What you have to do> Write out all the data again, exactly as it stands.

Dataset>
********
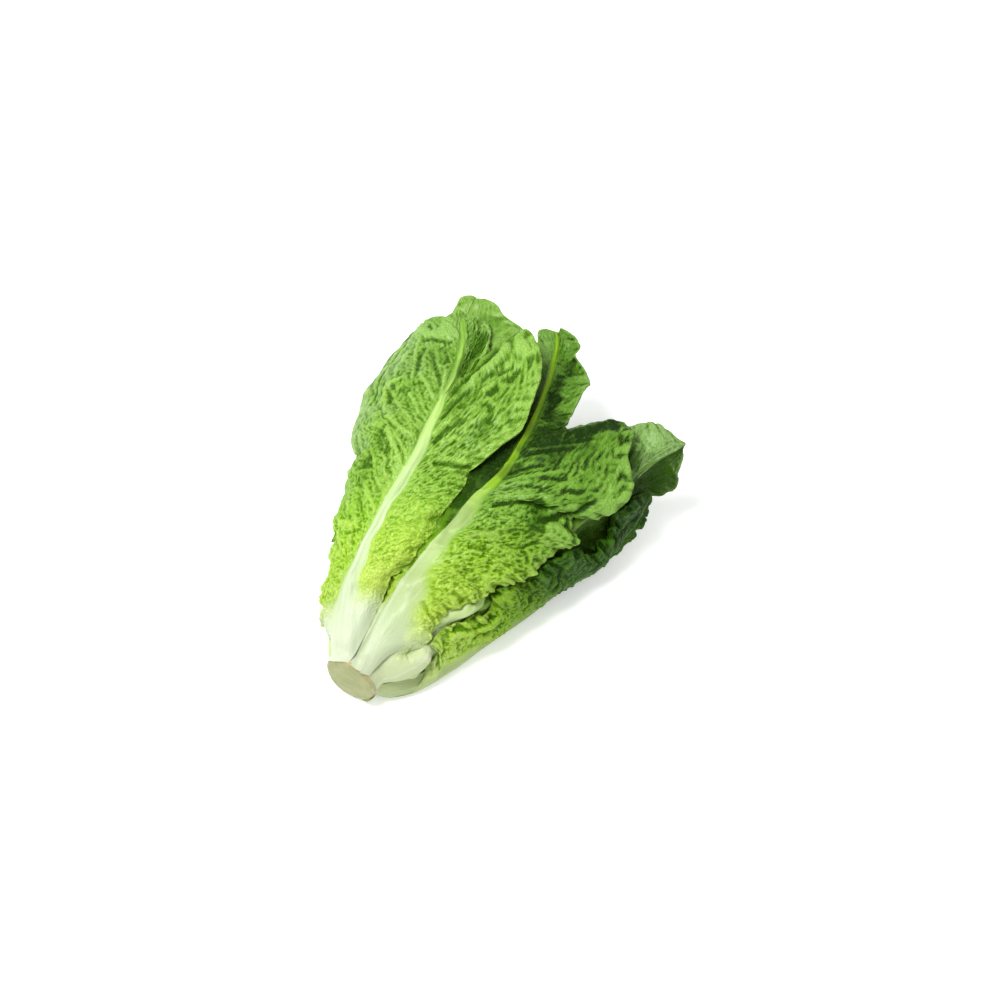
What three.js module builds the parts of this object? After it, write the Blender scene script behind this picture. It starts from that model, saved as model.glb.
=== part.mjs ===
import * as THREE from 'three';

// A head of romaine lettuce lying on its side, in millimetres.
// While it is shaped, y is the distance from the cut stem and z is the height over the table.

const bladeHalf = 0.6;        // half of a blade's thickness
const leafGap = 1.0;          // clear space kept between one leaf and the next
const stemRadius = 19.5;      // of the cut face
const stemLength = 4;
const stemHeight = 22;        // of the stem's centre over the table
const leafStart = 4.4;        // where the leaf bases begin
const lastRow = 0.982;        // share of a leaf's length at its blunt last row
const headMiddle = [-1.03, 141.22]; // moved over the origin at the end
const restHeight = 1.6;       // what hangs lower than this lies flat on the table

// The whole head along its length: distance, half width, half height, height of the middle.
const outline = [
  [0, 19, 19, 22],
  [20, 31, 24, 25],
  [40, 42, 28, 28],
  [70, 55, 35, 35],
  [100, 68, 42, 42],
  [120, 76, 44, 44],
  [155, 88, 47, 47],
  [190, 97, 49, 49],
  [245, 98, 47, 48],
  [300, 96, 46, 48],
];

// Leaves from the outermost in. A leaf either has a rib and two edges as points along it
// (edges begin with the share of the leaf's length), or an angle round the head with its
// spread to either side in degrees and its reach as a share of the head's outline.
const leaves = [
  {
    name: 'leaf_upper_left', colour: '#7fb544', rows: 38, columns: 15, seed: 1,
    fold: 1.3, veins: 9, waves: 8, ruffle: [1, 1.5, 2, 2, 2, 2, 2.5],
    ribHalf: [9, 10, 9, 7.5, 6, 5, 4.2, 3.2, 2.2, 1.2],
    ribHigh: [3, 4, 4, 3.5, 3, 2.5, 2, 1.4, 0.8, 0.4],
    bulgeLeft: [3, 4, 6, 8, 10, 14, 18, 19, 11, 3],
    bulgeRight: [2, 5, 6, 6, 4, 0, 3, -3, -3, 0],
    rib: [
      [-11, 5, 36], [-23, 29, 48], [-30, 50, 58], [-34, 75, 68], [-36, 102, 77],
      [-37, 129, 85], [-42, 159, 90], [-46, 190, 93], [-56, 222, 91], [-71, 248, 86],
    ],
    left: [
      [0, -18.5, 5, 25], [0.07, -25, 17, 26], [0.13, -38, 24, 30], [0.2, -43, 37, 33],
      [0.3, -52, 58, 36], [0.37, -59, 77, 38], [0.41, -68, 81, 42], [0.46, -68, 95, 42],
      [0.52, -78, 115, 42], [0.565, -79, 124, 45], [0.59, -68, 131, 58], [0.62, -73, 136, 58],
      [0.65, -89, 142, 46], [0.7, -103, 168, 26], [0.76, -110, 190, 22], [0.82, -112, 213, 24],
      [0.88, -109, 234, 34], [0.92, -101, 239, 58], [0.95, -93, 242, 74], [0.98, -79, 244, 82],
      [1, -72, 249, 86],
    ],
    right: [
      [0, -1, 5, 39.5], [0.1, -4.5, 38.5, 51], [0.2, -8, 59.5, 60], [0.3, -3.5, 80.5, 69.5],
      [0.4, -3, 102.5, 78.5], [0.46, -2.5, 120.5, 81.5], [0.5, -1.5, 133, 83.5],
      [0.53, -2.5, 144, 85.5], [0.545, 0, 150, 88.5], [0.57, 6, 165, 91], [0.6, 11, 178, 96],
      [0.625, 15, 189, 99], [0.65, 12, 206, 102], [0.68, 6, 227, 103], [0.7, -4, 243, 103],
      [0.72, -22, 255, 101], [0.735, -31, 243, 95], [0.75, -38, 238, 87], [0.78, -40, 237, 83],
      [0.82, -43, 241, 82], [0.87, -48, 252, 82], [0.92, -56, 258, 83], [0.97, -63, 255, 85],
      [1, -72, 249, 86],
    ],
  },
  {
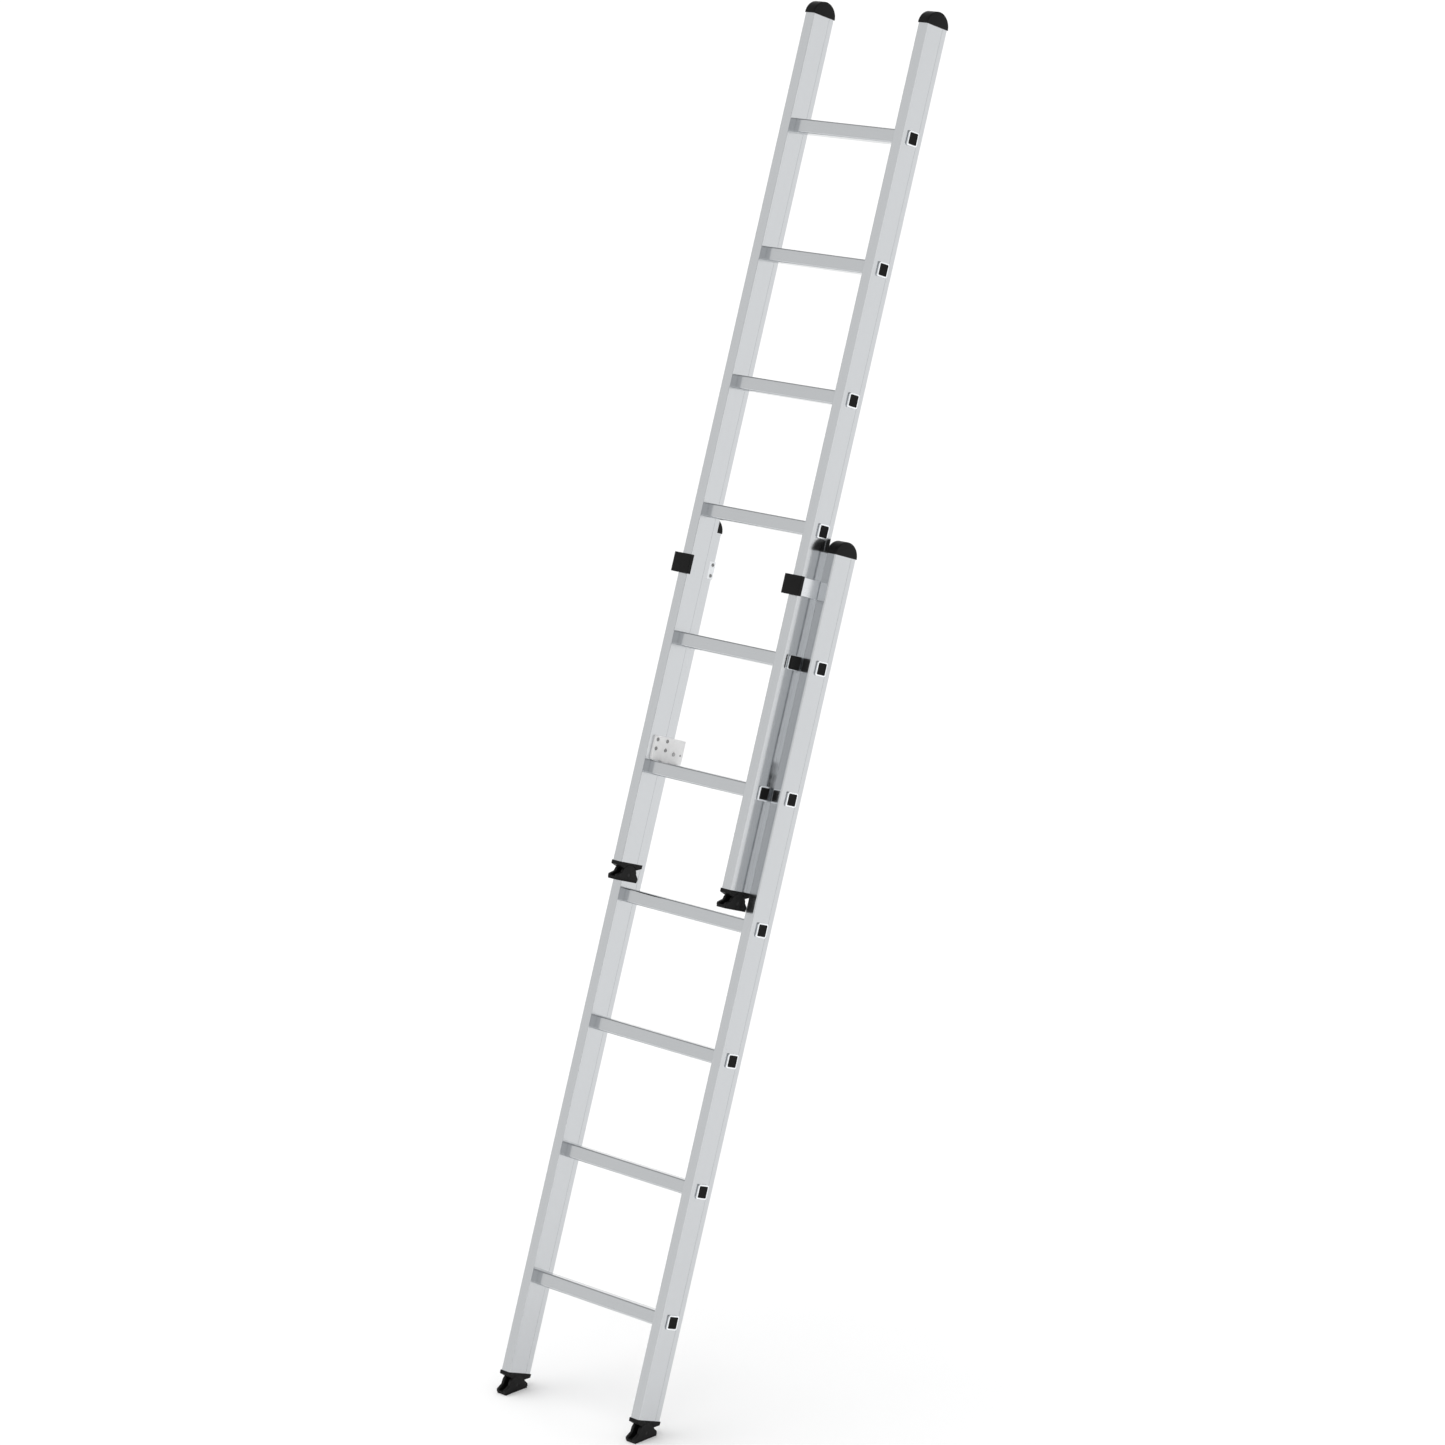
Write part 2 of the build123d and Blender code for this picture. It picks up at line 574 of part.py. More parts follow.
with BuildPart() as keeper_pin:
    pin_reach = HOOK_THICKNESS + KEEPER_THICKNESS + 2 * KEEPER_GAP
    with BuildSketch(side_plane(HOOK_FACE, KEEPER_PIVOT_Y, UPPER_FIRST_RUNG + PIVOT_HEIGHT)):
        Circle(KEEPER_PIN_RADIUS)
    extrude(amount=pin_reach)
    with BuildSketch(
        side_plane(HOOK_FACE + pin_reach, KEEPER_PIVOT_Y, UPPER_FIRST_RUNG + PIVOT_HEIGHT)
    ):
        Circle(KEEPER_PIN_HEAD_RADIUS)
    extrude(amount=KEEPER_PIN_HEAD)
save_pair(keeper_pin.part, "keeper_pin")

with BuildPart() as keeper_stop:
    with BuildSketch(side_plane(HOOK_FACE - KEEPER_PIN_HEAD, STOP_PIN_Y, UPPER_FIRST_RUNG + PIVOT_HEIGHT)):
        Circle(KEEPER_PIN_HEAD_RADIUS)
    extrude(amount=KEEPER_PIN_HEAD)
    fillet(keeper_stop.edges().group_by(Axis.X)[0], 0.8 * KEEPER_PIN_HEAD)
    with BuildSketch(side_plane(HOOK_FACE, STOP_PIN_Y, UPPER_FIRST_RUNG + PIVOT_HEIGHT)):
        Circle(STOP_PIN_RADIUS)
    extrude(amount=HOOK_THICKNESS + KEEPER_GAP + KEEPER_THICKNESS)
save_pair(keeper_stop.part, "keeper_stop")
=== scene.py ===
# %% [markdown]
# # An extension ladder in satin aluminium
# The ladder leans at its working angle on a pale floor. Its tubes, brackets and feet come from the
# CAD frame. This script gives them their finish, softens their edges, and makes the small repeated
# things, the rivets and the tread ribs, with Geometry Nodes.

# %% Load the frame
import json
import math

import bmesh
import bpy
from mathutils import Matrix, Vector

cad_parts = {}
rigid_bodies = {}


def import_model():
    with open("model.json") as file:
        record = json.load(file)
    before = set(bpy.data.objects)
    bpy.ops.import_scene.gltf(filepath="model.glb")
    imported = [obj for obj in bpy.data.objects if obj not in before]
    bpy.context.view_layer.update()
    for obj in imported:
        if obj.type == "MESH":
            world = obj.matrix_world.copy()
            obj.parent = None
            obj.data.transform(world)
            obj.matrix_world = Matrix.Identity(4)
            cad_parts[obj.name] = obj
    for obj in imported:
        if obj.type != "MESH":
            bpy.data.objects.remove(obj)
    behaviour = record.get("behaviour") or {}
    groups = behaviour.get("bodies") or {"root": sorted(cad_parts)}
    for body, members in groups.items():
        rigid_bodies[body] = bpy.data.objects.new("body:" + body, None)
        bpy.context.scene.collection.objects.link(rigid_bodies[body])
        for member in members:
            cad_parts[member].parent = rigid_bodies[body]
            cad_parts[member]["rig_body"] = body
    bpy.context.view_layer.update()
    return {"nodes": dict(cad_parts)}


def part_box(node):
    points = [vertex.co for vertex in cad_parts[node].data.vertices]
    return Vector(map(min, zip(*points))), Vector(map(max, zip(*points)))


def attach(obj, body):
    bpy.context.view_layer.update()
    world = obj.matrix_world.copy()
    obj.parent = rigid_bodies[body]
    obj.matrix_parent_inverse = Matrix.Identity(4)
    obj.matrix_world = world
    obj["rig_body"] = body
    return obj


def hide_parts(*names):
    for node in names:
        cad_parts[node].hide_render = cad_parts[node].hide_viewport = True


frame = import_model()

nodes = frame["nodes"]
print("nodes in the frame:", len(nodes))

# %% [markdown]
# ## Places that everything else uses
# Both sections lean back by the same angle, and their pieces are named by section, side and
# number, so loops over these few values reach every piece.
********
Result for this exercise>
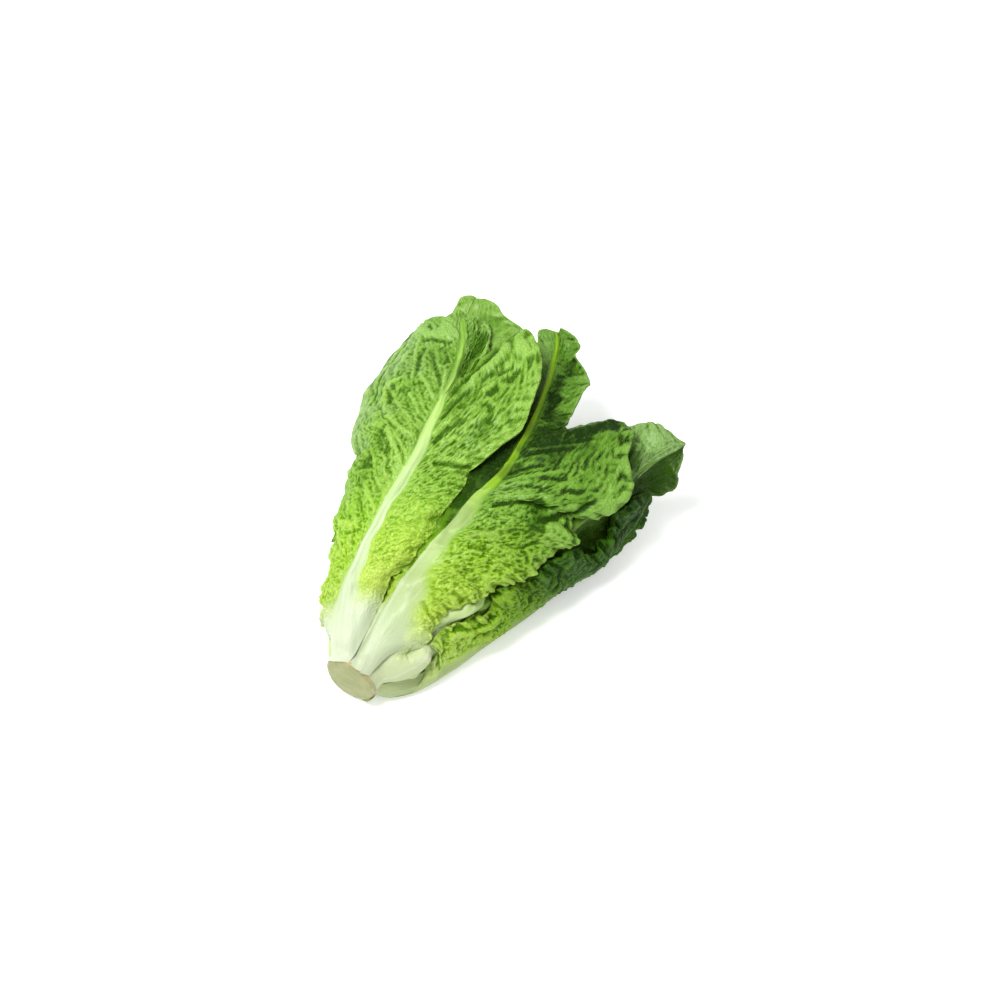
What three.js module builds the parts of this object? After it, write the Blender scene script behind this picture. It starts from that model, saved as model.glb.
=== part.mjs ===
import * as THREE from 'three';

// A head of romaine lettuce lying on its side, in millimetres.
// While it is shaped, y is the distance from the cut stem and z is the height over the table.

const bladeHalf = 0.6;        // half of a blade's thickness
const leafGap = 1.0;          // clear space kept between one leaf and the next
const stemRadius = 19.5;      // of the cut face
const stemLength = 4;
const stemHeight = 22;        // of the stem's centre over the table
const leafStart = 4.4;        // where the leaf bases begin
const lastRow = 0.982;        // share of a leaf's length at its blunt last row
const headMiddle = [-1.03, 141.22]; // moved over the origin at the end
const restHeight = 1.6;       // what hangs lower than this lies flat on the table

// The whole head along its length: distance, half width, half height, height of the middle.
const outline = [
  [0, 19, 19, 22],
  [20, 31, 24, 25],
  [40, 42, 28, 28],
  [70, 55, 35, 35],
  [100, 68, 42, 42],
  [120, 76, 44, 44],
  [155, 88, 47, 47],
  [190, 97, 49, 49],
  [245, 98, 47, 48],
  [300, 96, 46, 48],
];

// Leaves from the outermost in. A leaf either has a rib and two edges as points along it
// (edges begin with the share of the leaf's length), or an angle round the head with its
// spread to either side in degrees and its reach as a share of the head's outline.
const leaves = [
  {
    name: 'leaf_upper_left', colour: '#7fb544', rows: 38, columns: 15, seed: 1,
    fold: 1.3, veins: 9, waves: 8, ruffle: [1, 1.5, 2, 2, 2, 2, 2.5],
    ribHalf: [9, 10, 9, 7.5, 6, 5, 4.2, 3.2, 2.2, 1.2],
    ribHigh: [3, 4, 4, 3.5, 3, 2.5, 2, 1.4, 0.8, 0.4],
    bulgeLeft: [3, 4, 6, 8, 10, 14, 18, 19, 11, 3],
    bulgeRight: [2, 5, 6, 6, 4, 0, 3, -3, -3, 0],
    rib: [
      [-11, 5, 36], [-23, 29, 48], [-30, 50, 58], [-34, 75, 68], [-36, 102, 77],
      [-37, 129, 85], [-42, 159, 90], [-46, 190, 93], [-56, 222, 91], [-71, 248, 86],
    ],
    left: [
      [0, -18.5, 5, 25], [0.07, -25, 17, 26], [0.13, -38, 24, 30], [0.2, -43, 37, 33],
      [0.3, -52, 58, 36], [0.37, -59, 77, 38], [0.41, -68, 81, 42], [0.46, -68, 95, 42],
      [0.52, -78, 115, 42], [0.565, -79, 124, 45], [0.59, -68, 131, 58], [0.62, -73, 136, 58],
      [0.65, -89, 142, 46], [0.7, -103, 168, 26], [0.76, -110, 190, 22], [0.82, -112, 213, 24],
      [0.88, -109, 234, 34], [0.92, -101, 239, 58], [0.95, -93, 242, 74], [0.98, -79, 244, 82],
      [1, -72, 249, 86],
    ],
    right: [
      [0, -1, 5, 39.5], [0.1, -4.5, 38.5, 51], [0.2, -8, 59.5, 60], [0.3, -3.5, 80.5, 69.5],
      [0.4, -3, 102.5, 78.5], [0.46, -2.5, 120.5, 81.5], [0.5, -1.5, 133, 83.5],
      [0.53, -2.5, 144, 85.5], [0.545, 0, 150, 88.5], [0.57, 6, 165, 91], [0.6, 11, 178, 96],
      [0.625, 15, 189, 99], [0.65, 12, 206, 102], [0.68, 6, 227, 103], [0.7, -4, 243, 103],
      [0.72, -22, 255, 101], [0.735, -31, 243, 95], [0.75, -38, 238, 87], [0.78, -40, 237, 83],
      [0.82, -43, 241, 82], [0.87, -48, 252, 82], [0.92, -56, 258, 83], [0.97, -63, 255, 85],
      [1, -72, 249, 86],
    ],
  },
  {
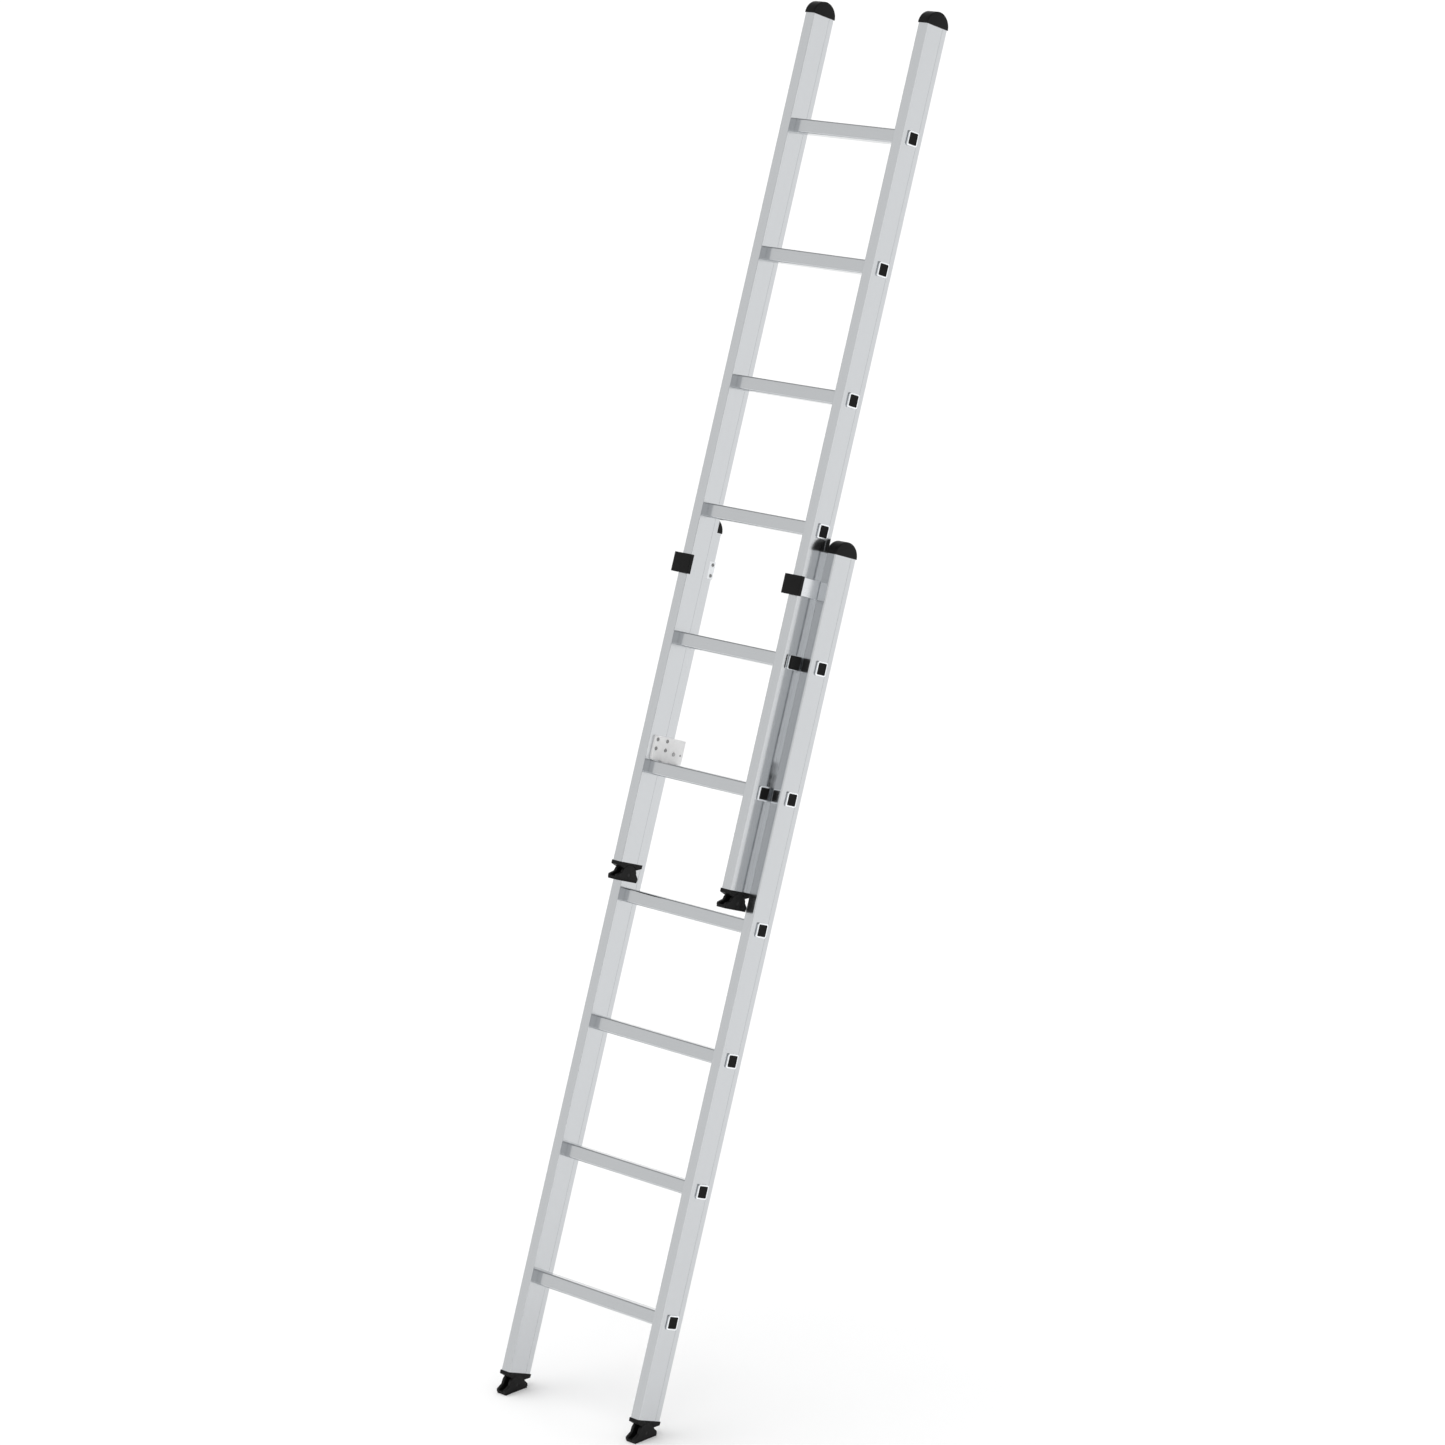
Write part 2 of the build123d and Blender code for this picture. It picks up at line 574 of part.py. More parts follow.
with BuildPart() as keeper_pin:
    pin_reach = HOOK_THICKNESS + KEEPER_THICKNESS + 2 * KEEPER_GAP
    with BuildSketch(side_plane(HOOK_FACE, KEEPER_PIVOT_Y, UPPER_FIRST_RUNG + PIVOT_HEIGHT)):
        Circle(KEEPER_PIN_RADIUS)
    extrude(amount=pin_reach)
    with BuildSketch(
        side_plane(HOOK_FACE + pin_reach, KEEPER_PIVOT_Y, UPPER_FIRST_RUNG + PIVOT_HEIGHT)
    ):
        Circle(KEEPER_PIN_HEAD_RADIUS)
    extrude(amount=KEEPER_PIN_HEAD)
save_pair(keeper_pin.part, "keeper_pin")

with BuildPart() as keeper_stop:
    with BuildSketch(side_plane(HOOK_FACE - KEEPER_PIN_HEAD, STOP_PIN_Y, UPPER_FIRST_RUNG + PIVOT_HEIGHT)):
        Circle(KEEPER_PIN_HEAD_RADIUS)
    extrude(amount=KEEPER_PIN_HEAD)
    fillet(keeper_stop.edges().group_by(Axis.X)[0], 0.8 * KEEPER_PIN_HEAD)
    with BuildSketch(side_plane(HOOK_FACE, STOP_PIN_Y, UPPER_FIRST_RUNG + PIVOT_HEIGHT)):
        Circle(STOP_PIN_RADIUS)
    extrude(amount=HOOK_THICKNESS + KEEPER_GAP + KEEPER_THICKNESS)
save_pair(keeper_stop.part, "keeper_stop")
=== scene.py ===
# %% [markdown]
# # An extension ladder in satin aluminium
# The ladder leans at its working angle on a pale floor. Its tubes, brackets and feet come from the
# CAD frame. This script gives them their finish, softens their edges, and makes the small repeated
# things, the rivets and the tread ribs, with Geometry Nodes.

# %% Load the frame
import json
import math

import bmesh
import bpy
from mathutils import Matrix, Vector

cad_parts = {}
rigid_bodies = {}


def import_model():
    with open("model.json") as file:
        record = json.load(file)
    before = set(bpy.data.objects)
    bpy.ops.import_scene.gltf(filepath="model.glb")
    imported = [obj for obj in bpy.data.objects if obj not in before]
    bpy.context.view_layer.update()
    for obj in imported:
        if obj.type == "MESH":
            world = obj.matrix_world.copy()
            obj.parent = None
            obj.data.transform(world)
            obj.matrix_world = Matrix.Identity(4)
            cad_parts[obj.name] = obj
    for obj in imported:
        if obj.type != "MESH":
            bpy.data.objects.remove(obj)
    behaviour = record.get("behaviour") or {}
    groups = behaviour.get("bodies") or {"root": sorted(cad_parts)}
    for body, members in groups.items():
        rigid_bodies[body] = bpy.data.objects.new("body:" + body, None)
        bpy.context.scene.collection.objects.link(rigid_bodies[body])
        for member in members:
            cad_parts[member].parent = rigid_bodies[body]
            cad_parts[member]["rig_body"] = body
    bpy.context.view_layer.update()
    return {"nodes": dict(cad_parts)}


def part_box(node):
    points = [vertex.co for vertex in cad_parts[node].data.vertices]
    return Vector(map(min, zip(*points))), Vector(map(max, zip(*points)))


def attach(obj, body):
    bpy.context.view_layer.update()
    world = obj.matrix_world.copy()
    obj.parent = rigid_bodies[body]
    obj.matrix_parent_inverse = Matrix.Identity(4)
    obj.matrix_world = world
    obj["rig_body"] = body
    return obj


def hide_parts(*names):
    for node in names:
        cad_parts[node].hide_render = cad_parts[node].hide_viewport = True


frame = import_model()

nodes = frame["nodes"]
print("nodes in the frame:", len(nodes))

# %% [markdown]
# ## Places that everything else uses
# Both sections lean back by the same angle, and their pieces are named by section, side and
# number, so loops over these few values reach every piece.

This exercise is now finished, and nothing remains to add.